伝統工芸品としても名高い、秋田・大館の曲げわっぱ。
2014年5月28日の「さきがけ on the web」の社説で曲げわっぱが記事に取り上げられていました。
記事によると、
原材料として長年使用されてきた天然秋田杉(天杉)が資源保護を目的に供給停止となり、今後は人工杉中心の製造を余儀なくされる。人工杉の特徴をしっかり分析し、課題を洗い出した上で対応を急がなくてはならない。
また、
天杉に比べると、一般に人工杉は硬くて弾力がなく、曲げわっぱの製造過程で折れやすいとされている。天杉と同程度の弾力を持つ人工杉は全体の7%にすぎないとの指摘もあり、曲げわっぱに適した人工杉を伐採段階から効率的に探し出せるかが大きな課題でもある。
とのことです。
木材を使用した伝統工芸品の素材供給は大きな課題となっているようです。
この記事を読んで、学生時代にお話を伺った尾鷲わっぱの職人さんの顔が頭に浮かびました。

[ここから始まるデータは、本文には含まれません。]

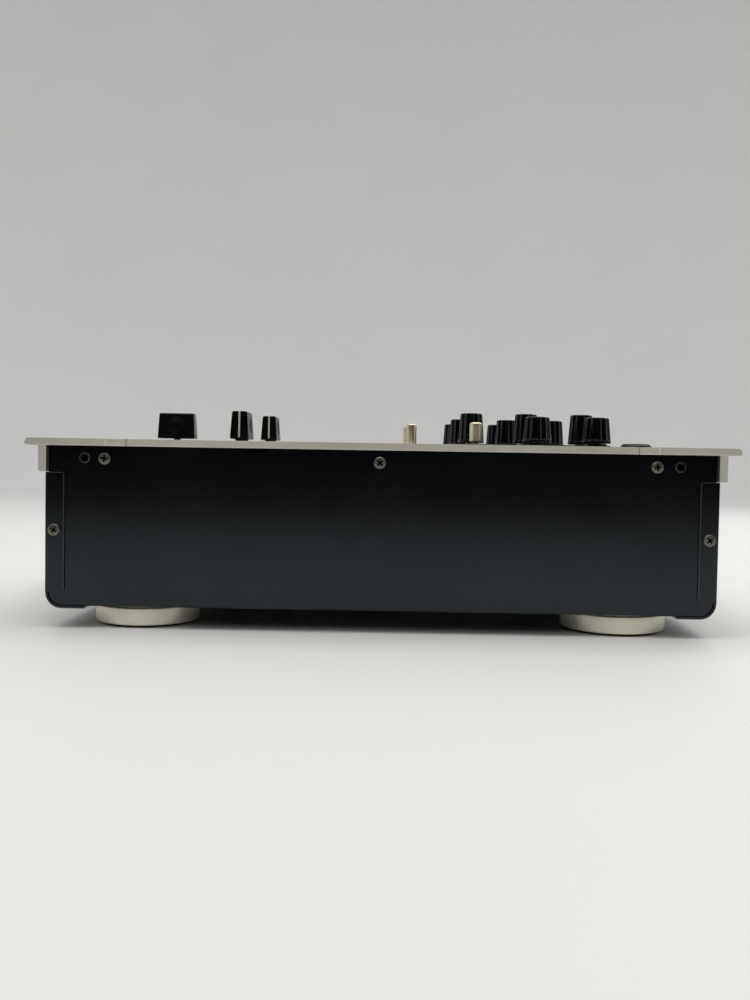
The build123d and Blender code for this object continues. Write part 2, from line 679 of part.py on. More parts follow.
# ---------------------------------------------------------------- rear connectors
def rca_places():
    """x and z of the phono sockets: three groups of two by two."""
    return [(x + dx, z) for x in RCA_GROUPS for dx in (0, RCA_PITCH) for z in RCA_ROWS]


def rca_block(x):
    """Plastic block that carries four sockets, behind the rear panel."""
    back = CASE_Y - SHEET - 0.1
    low, high = BOARD_TOP + 0.1, RCA_ROWS[1] + 8
    housing = block((x - 8, x + RCA_PITCH + 8), (back - 12, back), (low, high))
    for dx in (0, RCA_PITCH):
        for z in RCA_ROWS:
            housing += rod_y(x + dx, z, back, CASE_Y + RCA_COLLAR, 5.0)
            housing -= rod_y(x + dx, z, back - 6, CASE_Y + 1, RCA_ROOT_RADIUS + 0.02)
    return housing


def rca_socket(x, z):
    """Metal sleeve of a phono socket, with its centre contact hole."""
    back = CASE_Y - SHEET - 5.9
    sleeve = rod_y(x, z, CASE_Y + RCA_COLLAR, CASE_Y + RCA_LENGTH, RCA_RADIUS)
    sleeve += rod_y(x, z, back, CASE_Y + RCA_COLLAR, RCA_ROOT_RADIUS)
    return sleeve - rod_y(x, z, back + 4, CASE_Y + RCA_LENGTH + 1, RCA_BORE)


def power_inlet():
    """Mains inlet with three pins below, and the well of the rocker switch above."""
    width, height = INLET_CUT
    back = CASE_Y - 26.0
    body = block(
        (INLET_X - width / 2 + 0.2, INLET_X + width / 2 - 0.2),
        (back, CASE_Y),
        (INLET_Z - height / 2 + 0.2, INLET_Z + height / 2 - 0.2),
    )
    rim = block(
        (INLET_X - width / 2 - 2, INLET_X + width / 2 + 2),
        (CASE_Y, CASE_Y + 2.0),
        (INLET_Z - height / 2 - 2, INLET_Z + height / 2 + 2),
    )
    rim = fillet(rim.faces().sort_by(Axis.Y)[-1].edges(), 0.8)
    inlet = body + rim
    inlet -= block(
        (INLET_X - INLET_CAVITY[0] / 2, INLET_X + INLET_CAVITY[0] / 2),
        (CASE_Y - 16.0, CASE_Y + 3),
        (SOCKET_Z - INLET_CAVITY[1] / 2, SOCKET_Z + INLET_CAVITY[1] / 2),
    )
    for dx, dz in ((-7, -2), (0, 2), (7, -2)):
        pin = block(
            (INLET_X + dx - 1, INLET_X + dx + 1),
            (CASE_Y - 16.5, CASE_Y - 5.0),
            (SOCKET_Z + dz - 2, SOCKET_Z + dz + 2),
        )
        inlet += pin
    inlet -= block(
        (INLET_X - 10.5, INLET_X + 10.5),
        (CASE_Y - 12, CASE_Y + 3),
        (ROCKER_Z - 6.5, ROCKER_Z + 6.5),
    )
    return inlet


def power_rocker():
    """Rocker of the mains switch on its pivot along Z, tipped to its off side."""
    low, high = ROCKER_Z - 6.1, ROCKER_Z + 6.1
    points = [(-9.3, 1.6), (-8.9, 4.9), (0, 3.2), (8.9, 4.9), (9.3, 1.6), (6.0, -3.0), (-6.0, -3.0)]
    face = make_face(Polyline(*points, close=True))
    return Pos(INLET_X, ROCKER_PIVOT_Y, low) * Rot(0, 0, -ROCKER_TILT) * extrude(face, high - low)


def ground_post():
    """Threaded post and knurled nut that the turntables' earth wires are clamped by."""
    post = rod_y(GROUND_X, GROUND_Z, CASE_Y - 6.0, CASE_Y + 7.5, 2.0)
    collar = rod_y(GROUND_X, GROUND_Z, CASE_Y, CASE_Y + 1.0, 4.5)
    nut = rod_y(GROUND_X, GROUND_Z, CASE_Y + 2.0, CASE_Y + 6.5, 4.0)
    for i in range(20):
        angle = 2 * pi * i / 20
        nut -= rod_y(GROUND_X + 4.1 * cos(angle), GROUND_Z + 4.1 * sin(angle), CASE_Y + 1, CASE_Y + 8, 0.35)
    return post + collar + nut


# ---------------------------------------------------------------- inside
def panel_overlay():
    """Thin black plate on the top plate, under the rotary controls."""
    low, high = PLATE_TOP, PLATE_TOP + OVERLAY_THICK
    sheet = block((-OVERLAY_X, OVERLAY_X), OVERLAY_YS, (low, high))
    sheet = fillet(sheet.edges().filter_by(Axis.Z), 2.0)
    for _, x, y, _ in knob_table():
        sheet -= rod(x, y, low - 1, high + 1, BUSHING_HOLE)
    mic = TOGGLES["mic"]
    return sheet - rod(mic["x"], mic["y"], low - 1, high + 1, TOGGLE_HOLE + 0.3)


def control_board():
    """Circuit board under the rotary controls, cut out round the microphone switch."""
    board = block((-112, 112), (36, 122), (81.4, 83.0))
    mic = TOGGLES["mic"]
    return board - block((mic["x"] - 8, 113), (mic["y"] - 6, mic["y"] + 6), (80, 84))


def meter_board():
    """Circuit board with two rows of lamps under the meter windows."""
    board = block((-12, 12), (METER_Y - 36, METER_Y + 36), (81.4, 83.0))
    for x in METER_XS:
        for i in range(METER_LAMPS):
            y = METER_Y + (i - (METER_LAMPS - 1) / 2) * METER_SIZE[1] / METER_LAMPS
            board += block((x - 1.2, x + 1.2), (y - 2.0, y + 2.0), (83.0, 90.6))
    return board


def main_board():
    """Circuit board low in the case on spacers, with its chips, under the sockets' blocks."""
    board = block((-100, 50), (20, 165), (20.0, BOARD_TOP))
    for x in (-80, -50, -20, 10):
        for y in (45, 75, 105):
            board += block((x, x + 12), (y, y + 8), (BOARD_TOP, 25.0))
    for x in (-94, 44):
        for y in (26, 92):
            board += rod(x, y, PAN_BOTTOM + SHEET, 20.0, 3.0)
    return board


def power_transformer():
    """Ring-core transformer bolted to the bottom sheet."""
    ring = turned([(10, 0), (30, 0), (32, 3), (32, 27), (30, 30), (10, 30)])
    disc = rod(0, 0, 30, 32, 14)
    bolt = rod(0, 0, 32, 35, 4)
    core = rod(0, 0, 0, 30, 10)
    return Pos(70, -60, PAN_BOTTOM + SHEET) * (ring + core + disc + bolt)


def meter_lens(x):
    """Smoked window of a level meter, flush with the plate."""
    wide, long = METER_SIZE
    inset = 0.1
    lens = block(
        (x - wide / 2 + inset, x + wide / 2 - inset),
        (METER_Y - long / 2 + inset, METER_Y + long / 2 - inset),
        (PLATE_BOTTOM + 0.2, PLATE_TOP - 0.1),
    )
    return lens


# ---------------------------------------------------------------- everything
def main():
    os.makedirs("parts", exist_ok=True)
    save("top_plate", top_plate())
    save("plate_rails", *plate_rails())
    save("bottom_pan", bottom_pan())
    save("front_cover", front_cover())
    save("rear_panel", rear_panel())
    save("ear_nuts", *ear_nuts())
    save("feet", *[foot(x, y) for x, y in foot_places()])
    save("foot_pads", *[foot_pad(x, y) for x, y in foot_places()])
    save("foot_screws", *[foot_screw(x, y) for x, y in foot_places()])
    save("case_screws", *[case_screw(*place) for place in case_screw_places()])
    rail_screws = [rail_screw(side, y) for side in mirrored_sides() for y in RAIL_SCREW_YS]
    save("panel_screws", *[panel_screw(x, y) for x, y in fader_screw_places()], *rail_screws)

    knobs = knob_table()
    for name, x, y, shape in knobs:
        save(f"{name}_knob", knob(x, y, shape))
        save(f"{name}_shaft", pot_shaft(x, y, shape))
    save("pot_bodies", *[pot_body(x, y) for _, x, y, _ in knobs], phones_pot())
    save("pot_nuts", *[pot_nut(x, y) for _, x, y, _ in knobs])

    for name, toggle in TOGGLES.items():
        save(f"{name}_lever", toggle_lever(toggle))
    save("toggle_bodies", *[toggle_body(t) for t in TOGGLES.values()])

    for name, fader in FADERS.items():
        save(f"{name}_cap", fader_cap(fader))
        save(f"{name}_carriage", fader_carriage(fader))
    rails = [fader_rail(fader, side) for fader in FADERS.values() for side in mirrored_sides()]
    save("fader_frames", *[fader_frame(fader) for fader in FADERS.values()], *rails, cue_frame())

    save("mic_jack", mic_jack())
    save("phones_jack", phones_jack())
    save("phones_level_knob", phones_level_knob())
    save("cue_slider", cue_slider())

    save("rca_blocks", *[rca_block(x) for x in RCA_GROUPS])
    save("rca_sockets", *[rca_socket(x, z) for x, z in rca_places()])
    save("power_inlet", power_inlet())
    save("power_rocker", power_rocker())
    save("ground_post", ground_post())

    save("panel_overlay", panel_overlay())
    save("control_boards", control_board(), meter_board())
    save("main_board", main_board())
    save("power_transformer", power_transformer())
    save("meter_lenses", *[meter_lens(x) for x in METER_XS])


main()
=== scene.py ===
from math import cos, pi, radians, sin, sqrt

import bmesh
import bpy
from mathutils import Matrix, Vector


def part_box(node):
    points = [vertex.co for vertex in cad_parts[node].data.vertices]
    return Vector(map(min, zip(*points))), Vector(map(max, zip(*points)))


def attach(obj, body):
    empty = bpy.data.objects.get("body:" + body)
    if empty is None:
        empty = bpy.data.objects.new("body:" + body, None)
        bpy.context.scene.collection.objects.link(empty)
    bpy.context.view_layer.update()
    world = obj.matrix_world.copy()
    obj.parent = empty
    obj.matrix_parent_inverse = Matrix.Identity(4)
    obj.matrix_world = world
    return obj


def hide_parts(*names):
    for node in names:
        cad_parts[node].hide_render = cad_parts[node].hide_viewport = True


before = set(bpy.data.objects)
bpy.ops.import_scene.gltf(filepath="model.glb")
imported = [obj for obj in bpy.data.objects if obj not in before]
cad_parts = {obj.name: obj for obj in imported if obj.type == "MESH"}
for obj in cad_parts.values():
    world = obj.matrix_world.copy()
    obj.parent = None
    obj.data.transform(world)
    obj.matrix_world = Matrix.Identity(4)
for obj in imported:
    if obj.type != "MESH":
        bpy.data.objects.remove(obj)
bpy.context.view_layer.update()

MM = 0.001

# ---- camera and studio
CAMERA_PLACE = (0.6047, 0.0023, 0.0845)
CAMERA_TURN = 0.0111  # radians from looking along -X
CAMERA_DOWN = 0.0368
CAMERA_ROLL = 0.0163
CAMERA_LENS = 34.85  # mm, on a sensor as below along the long side
CAMERA_SENSOR = 36


def put(name, data, place=None):
    """A new object in the scene, at its place."""
    made = bpy.data.objects.new(name, data)
    bpy.context.scene.collection.objects.link(made)
    if place is not None:
        made.matrix_world = place
    return made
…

三重県尾鷲市の尾鷲わっぱもまた、曲げわっぱと同じ課題に直面しているのです。
県の伝統工芸品に指定されている尾鷲わっぱですが、尾鷲わっぱを製造しているのは、今やぬし熊さん1件のみ。
ぬし熊の4代目となる世古効史さんがその技術と伝統をひとり守り続けています。
曲げわっぱと同じように、尾鷲わっぱもまた素材供給での大きな課題があると世古さんはおっしゃいました。
「柾目の良質な尾鷲ヒノキが手に入らない」
「側面を縫い合わせる時に使うサクラの皮が手に入らない」
「漆の値段が高騰している」
その原因にはさまざまな要因があるのでしょうが、伝統工芸品の市場の縮小や後継者の減少とともに、素材供給が滞ってしまっているようです。

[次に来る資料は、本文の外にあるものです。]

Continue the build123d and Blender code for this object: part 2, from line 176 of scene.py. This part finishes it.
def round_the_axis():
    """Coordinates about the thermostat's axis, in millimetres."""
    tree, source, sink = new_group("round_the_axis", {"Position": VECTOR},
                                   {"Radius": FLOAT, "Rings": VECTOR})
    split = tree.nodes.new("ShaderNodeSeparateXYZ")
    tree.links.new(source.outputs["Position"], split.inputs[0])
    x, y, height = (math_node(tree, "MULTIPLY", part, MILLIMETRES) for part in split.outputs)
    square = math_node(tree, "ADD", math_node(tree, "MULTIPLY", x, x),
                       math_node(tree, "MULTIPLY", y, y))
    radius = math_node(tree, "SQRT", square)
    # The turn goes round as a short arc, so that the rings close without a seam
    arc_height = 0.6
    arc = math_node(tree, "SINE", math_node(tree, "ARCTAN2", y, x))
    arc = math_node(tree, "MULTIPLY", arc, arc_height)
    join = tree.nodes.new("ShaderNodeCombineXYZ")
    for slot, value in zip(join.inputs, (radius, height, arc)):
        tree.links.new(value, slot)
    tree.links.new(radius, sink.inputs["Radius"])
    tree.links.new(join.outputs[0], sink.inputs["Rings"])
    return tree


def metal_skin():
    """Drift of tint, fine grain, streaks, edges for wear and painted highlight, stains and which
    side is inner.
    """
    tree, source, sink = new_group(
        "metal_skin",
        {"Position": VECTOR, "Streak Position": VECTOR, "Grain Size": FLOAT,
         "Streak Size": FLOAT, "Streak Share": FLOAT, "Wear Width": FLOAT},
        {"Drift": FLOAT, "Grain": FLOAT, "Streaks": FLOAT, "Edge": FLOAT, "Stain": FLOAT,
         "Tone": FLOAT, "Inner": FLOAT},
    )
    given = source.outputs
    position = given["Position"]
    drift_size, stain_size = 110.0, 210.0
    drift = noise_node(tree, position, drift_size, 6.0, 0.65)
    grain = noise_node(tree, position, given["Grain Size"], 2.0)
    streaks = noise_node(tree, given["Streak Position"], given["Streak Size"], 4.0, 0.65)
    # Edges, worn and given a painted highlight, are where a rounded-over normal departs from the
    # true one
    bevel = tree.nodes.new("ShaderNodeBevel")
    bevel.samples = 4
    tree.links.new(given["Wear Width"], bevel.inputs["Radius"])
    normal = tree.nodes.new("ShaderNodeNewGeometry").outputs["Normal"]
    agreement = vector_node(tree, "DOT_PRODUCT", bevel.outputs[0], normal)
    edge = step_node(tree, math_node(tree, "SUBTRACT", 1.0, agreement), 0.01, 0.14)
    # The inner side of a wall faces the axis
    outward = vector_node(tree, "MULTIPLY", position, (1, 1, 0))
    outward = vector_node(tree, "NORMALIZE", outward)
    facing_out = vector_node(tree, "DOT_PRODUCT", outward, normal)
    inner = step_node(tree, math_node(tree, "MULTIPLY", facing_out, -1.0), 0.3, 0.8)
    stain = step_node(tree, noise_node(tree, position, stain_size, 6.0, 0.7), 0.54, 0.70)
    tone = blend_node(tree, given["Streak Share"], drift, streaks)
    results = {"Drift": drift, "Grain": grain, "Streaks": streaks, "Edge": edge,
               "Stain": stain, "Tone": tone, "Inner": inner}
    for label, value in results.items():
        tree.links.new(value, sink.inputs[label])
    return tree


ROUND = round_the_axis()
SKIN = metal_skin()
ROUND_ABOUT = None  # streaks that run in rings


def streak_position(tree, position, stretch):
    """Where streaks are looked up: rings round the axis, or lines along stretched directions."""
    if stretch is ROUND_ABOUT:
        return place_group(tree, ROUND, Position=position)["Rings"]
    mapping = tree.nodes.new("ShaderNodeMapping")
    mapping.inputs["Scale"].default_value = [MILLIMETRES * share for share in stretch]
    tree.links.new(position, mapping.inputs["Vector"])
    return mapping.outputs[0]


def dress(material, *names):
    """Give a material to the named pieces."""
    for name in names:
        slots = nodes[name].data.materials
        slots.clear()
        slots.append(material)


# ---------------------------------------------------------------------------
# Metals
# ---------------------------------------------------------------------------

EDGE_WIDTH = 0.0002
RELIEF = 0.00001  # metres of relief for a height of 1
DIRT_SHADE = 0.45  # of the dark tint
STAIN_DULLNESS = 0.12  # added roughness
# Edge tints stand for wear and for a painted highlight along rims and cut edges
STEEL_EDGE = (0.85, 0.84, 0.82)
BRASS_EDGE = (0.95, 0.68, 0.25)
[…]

曲げわっぱや尾鷲わっぱだけではなく、日本各地の伝統工芸品でも素材供給の課題は尽きることがありません。
「伝統工芸品づくりの材料・道具ネットワーク」によると、
これまでにみてきた伝統的工芸品産地における原材料や生産用具の調達状況を取りまとめると、全国210の伝統的工芸品産地のうち半数以上の産地で原材料に関する問題を抱え、生産用具では3割以上の産地が問題を抱えている。原材料では天然木や竹などの天然資源の枯渇、原材料の品質低下、原材料採取・育成人材の不足、調達コストの増加が問題となっている。また、生産用具では供給先の減少や用具製作人材の不足、調達コストの増加、品質の低下、代替用具の進出などが問題となっている。平成18年度調査における原材料の43.9%、生産用具の18.9%と比較すると、原材料、生産用具ともに問題を抱えている産地は増加しており、生産基盤に対する産地の危機感が強まる傾向にある。
伝統工芸品産地の多くは、需要の減少傾向にありますが、その素材供給先である事業者はそれ以上の縮小に翻弄されています。

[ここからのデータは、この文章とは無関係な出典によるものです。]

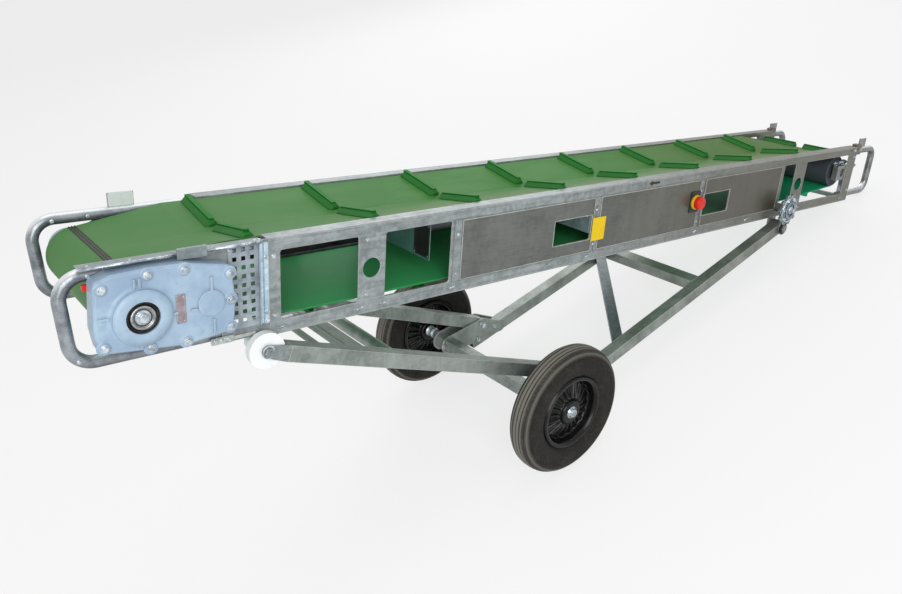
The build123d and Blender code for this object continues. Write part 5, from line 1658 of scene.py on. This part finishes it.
@dataclass
class Studio:
    """The pale floor, the soft lamps and the camera."""

    place: Place = (-740.0, -1694.0, 756.0)
    right: Place = (0.7767, -0.6269, 0.0619)
    forward: Place = (0.6017, 0.7093, -0.3672)
    lens: float = 31.82
    floor_half: float = 60.0
    floor_gap: float = 0.0005
    aim: Place = (0.0, 0.0, 0.7)
    room_light: float = 0.48

    def floor(self) -> None:
        """The floor is a flat grid of points under the wheels."""
        steps = np.linspace(-self.floor_half, self.floor_half, 9)
        low = min(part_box(f"tyre_{side.word}")[0].z for side in Side)
        grid = np.stack([*np.meshgrid(steps, steps), np.full((9, 9), low - self.floor_gap)], -1)
        floor = Shape.of_grid(grid, round_columns=False, smooth=False).made("floor", FLOOR)
        floor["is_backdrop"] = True

    def lamp(self, name: str, place: Place, size: float, power: float) -> None:
        """Add one square soft lamp that faces the machine's middle.

        Args:
            name: the lamp's name.
            place: where it hangs, in metres.
            size: the length of its side.
            power: its light in watts.
        """
        light = bpy.data.lights.new(name, "AREA")
        light.energy = power
        light.size = size
        self.posed(name, light, facing(np.array(place) - np.array(self.aim)), place)

    def posed(self, name: str, data: bpy.types.ID, turn: np.ndarray, place: Place) -> bpy.types.Object:
        """Put a lamp or a camera in the scene.

        Args:
            name: the object's name.
            data: the lamp or the camera.
            turn: its right, its up and its back as columns.
            place: where it stands, in metres.

        Returns:
            The object.
        """
        pose = np.eye(4)
        pose[:3, :3] = turn
        pose[:3, 3] = place
        holder = bpy.data.objects.new(name, data)
        bpy.context.scene.collection.objects.link(holder)
        holder.matrix_world = Matrix(pose.tolist())
        return holder

    def room(self) -> None:
        """The world is white to the eye and to gloss, and lights the machine less."""
        world = bpy.data.worlds.new("studio")
        bpy.context.scene.world = world
        world.use_nodes = True
        graph = Graph(world.node_tree)
        strength = graph.value("ShaderNodeMapRange", {"Value": graph.eye_rays(), "To Min": self.room_light})
        light = graph.node("ShaderNodeBackground", {"Color": WHITE, "Strength": strength}).outputs[0]
        graph.node("ShaderNodeOutputWorld", {"Surface": light})

    def camera(self) -> None:
        """The camera stands where the photograph was taken: off the drive end, on the near side."""
        turn = BELT_AXES.matrix()
        right = turn @ np.array(self.right)
        forward = turn @ np.array(self.forward)
        right /= np.linalg.norm(right)
        forward -= right * (forward @ right)
        forward /= np.linalg.norm(forward)
        data = bpy.data.cameras.new("camera")
        data.lens = self.lens
        data.sensor_width = 36.0
        data.clip_end = 200.0
        pose = np.stack([right, np.cross(right, forward), -forward], -1)
        bpy.context.scene.camera = self.posed("camera", data, pose, BELT_AXES.place(np.array(self.place)))

    def build(self) -> None:
        """Set the camera, the floor, the room and the lamps."""
        self.camera()
        self.floor()
        self.room()
        self.lamp("key_lamp", (-2.8, -4.2, 3.0), 3.5, 178.0)
        self.lamp("top_lamp", (0.5, 0.5, 5.5), 4.5, 50.0)
        self.lamp("back_lamp", (3.5, 4.0, 3.0), 3.5, 70.0)
        bpy.context.scene.view_settings.view_transform = "Standard"


@dataclass
class Finishes:
    """The finishes of the solids that stay as they are."""

    table: dict[Finish, str]

    def build(self) -> None:
        """Give every solid in the table its finish."""
        for finish, nodes in self.table.items():
            for node in nodes.split():
                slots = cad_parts[node].data.materials
                slots.clear()
                slots.append(finish.material())


def corners() -> list[list[float]]:
    """The lowest and highest corner of what is shown now, as plain lists."""
    return [[float(number) for number in corner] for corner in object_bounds()]


def main() -> None:
    """Build the scene piece by piece and report each one."""
    logging.basicConfig(level=logging.INFO, format="%(name)s: %(message)s")
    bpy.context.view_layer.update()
    builders = [Studio(), Finishes(NODE_FINISHES), *(Wheel(side) for side in Side), DriveEnd()]
    builders += [BeltFittings(), *(SidePanels(side) for side in Side), Controls(), CrossPlate()]
    builders += [TailEnd(), Winch(), Undercarriage(), Welds()]
    for builder in builders:
        builder.build()
        LOG.info("built %s", type(builder).__name__)


if __name__ == "__main__":
    main()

その一方で、「伝統を守る」だけではなく、「伝統で攻める」メーカーがあることも事実。
かつての伝統工芸品の市場だけではなく、現代のライフスタイルに合ったかたちで新しい伝統工芸の在り方を提案する動きもたくさんみられます。
「伝統だから守らなければいけない」のではなくて、伝統と技術を生かした商品で新たな市場を切り開いていく伝統工芸品こそが求められているのだと感じています。
伝統工芸品が無くなったからといって現代人の生活はなんら変わらないのかもしれません。
無くなって困るものならば、それは必ずや後世に残っていくはずなのです。
無くなりつつある伝統工芸のモノの作り手の姿勢にこそ、地域や国の本質や「らしさ」が残っているのではないでしょうか。
だからこそ、日本の歴史と本質をあらわすような伝統工芸がこれからもずっと残って欲しいと強く思います。
たまたま出張で秋田・大館を訪れ、タイムリーなニュースを読んで、ふと伝統工芸の未来を考えたのでした。